I found this place in a travel guide. One line, something like: "outdoor sculpture museum in Hakone, worth a look." That undersells it by about a factor of ten. The Hakone Open-Air Museum is one of the most surprising places I visited in Japan, and I say that as someone who doesn't spend a lot of time in art museums.
Opened in 1969, it was the first open-air museum in Japan. The idea was simple: take contemporary sculpture out of white-walled galleries and put it on green mountain lawns, surrounded by the volcanic peaks of Hakone. Let people walk through it like a park. Let the weather touch the art. Let the mountains be part of the exhibition.
Walking In
You enter through a modern building with escalators and angular corridors, all concrete and glass and steel. It feels like a proper museum. Then you step outside, and it opens up into something else entirely: a landscape of rolling green hills with sculptures placed across it, some massive, some easy to miss, all framed by the Hakone mountains in every direction.

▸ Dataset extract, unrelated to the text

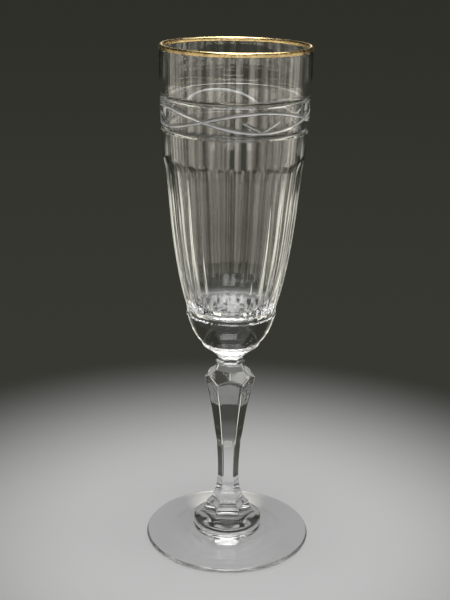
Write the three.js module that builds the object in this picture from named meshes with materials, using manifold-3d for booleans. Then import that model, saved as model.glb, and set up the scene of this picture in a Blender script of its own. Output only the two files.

There's no prescribed path. You wander. Down a slope, past a bronze group of figures frozen in mid-movement. Along a gravel path where a staff member is carefully cleaning a sculpture with a small brush, the kind of quiet dedication you see everywhere in Japan. Around a corner to find a giant colorful figure standing alone on a perfect lawn, looking like it belongs to a different planet.
The Sculptures
What makes this museum work is the range. You walk from abstract bronze figures to a giant hand dropping a human body from the sky. From a golden sphere cracked open like an egg to a lattice of red and black geometric shapes climbing over a hedge. From weathered stone faces framed by autumn leaves to white minimalist forms on sculpted mounds of earth. None of it feels curated for a specific taste. It's all just there, like a conversation between artists who never met each other, mediated by the landscape.
Some of it is playful. The geometric domes you can walk through, all hexagonal patterns and colored glass, feel like stepping inside a kaleidoscope. Kids love them. Some of it is heavy. There are bronze figures that carry a weight you feel before you read the plaque. And some of it is just beautiful in the way that art can be when it has room to breathe. A piece that would feel cramped in a gallery looks completely different when it has a mountain ridge behind it and nothing else for a hundred meters in any direction.
The Picasso Pavilion
Inside the grounds, there's a dedicated Picasso pavilion. Not paintings, but ceramics. Hundreds of pieces: plates, vases, pitchers, tiles, all with Picasso's unmistakable hand. It's a side of his work that most people don't associate with him, and seeing it in this quantity, in this setting, gives it a weight that a single piece in a city museum wouldn't have. The pavilion alone would justify the trip for anyone with even a passing interest in art.
The Footbath
And then, because this is Japan, there's a footbath. Right there on the museum grounds, fed by natural hot spring water. You've been walking for two hours, you've looked at a hundred sculptures, your feet are tired, and then you sit down, take off your shoes, and soak your feet in onsen water while looking at modern art. It's one of those things that only Japan would think to include, and it makes perfect sense once you experience it.
Worth It
I spent most of an afternoon here and could have stayed longer. It's the kind of place where you don't need to be an art person. The sculpture park is beautiful even if you ignore the art entirely and just walk through a mountain landscape with interesting objects in it. And if you do care about art, there's enough here to keep you thinking for days. The combination of outdoor sculpture, the Picasso collection, and the natural setting makes it one of the most Instagrammable spots in the Hakone area, and one of the most genuinely enjoyable.
The Hakone Open-Air Museum is on the Izu Peninsula loop, an easy stop alongside Choan-ji Temple and Heda Harbour. From here, the Izu west coast and its quiet fishing villages are just an hour's drive south.
Practical Info
Location: Ninotaira, Hakone, Kanagawa Prefecture. About 1.5 hours from Tokyo by train (Romancecar to Hakone-Yumoto, then Hakone Tozan Railway to Chokoku-no-Mori station, 2-minute walk). By car from Tokyo, about 1.5 hours via Odawara. View on Google Maps
Hours: 9:00 to 17:00, open year-round. Last admission 16:30.
Admission: 1,600 yen for adults, 800 yen for students. Hakone Free Pass holders get a 200 yen discount.
Time needed: 2 to 3 hours minimum. You can easily spend a half day if you linger.
Footbath: Free with admission. Bring a small towel, or buy one at the gift shop.
Parking: Available on-site. By van, the parking lot is easy to access. From here, you can continue south into the Izu Peninsula or loop back toward Lake Ashi.
Combination: Pairs well with Choan-ji Temple in Sengokuhara (15 minutes away) and Heda Harbour on the Izu west coast (about 1 hour south).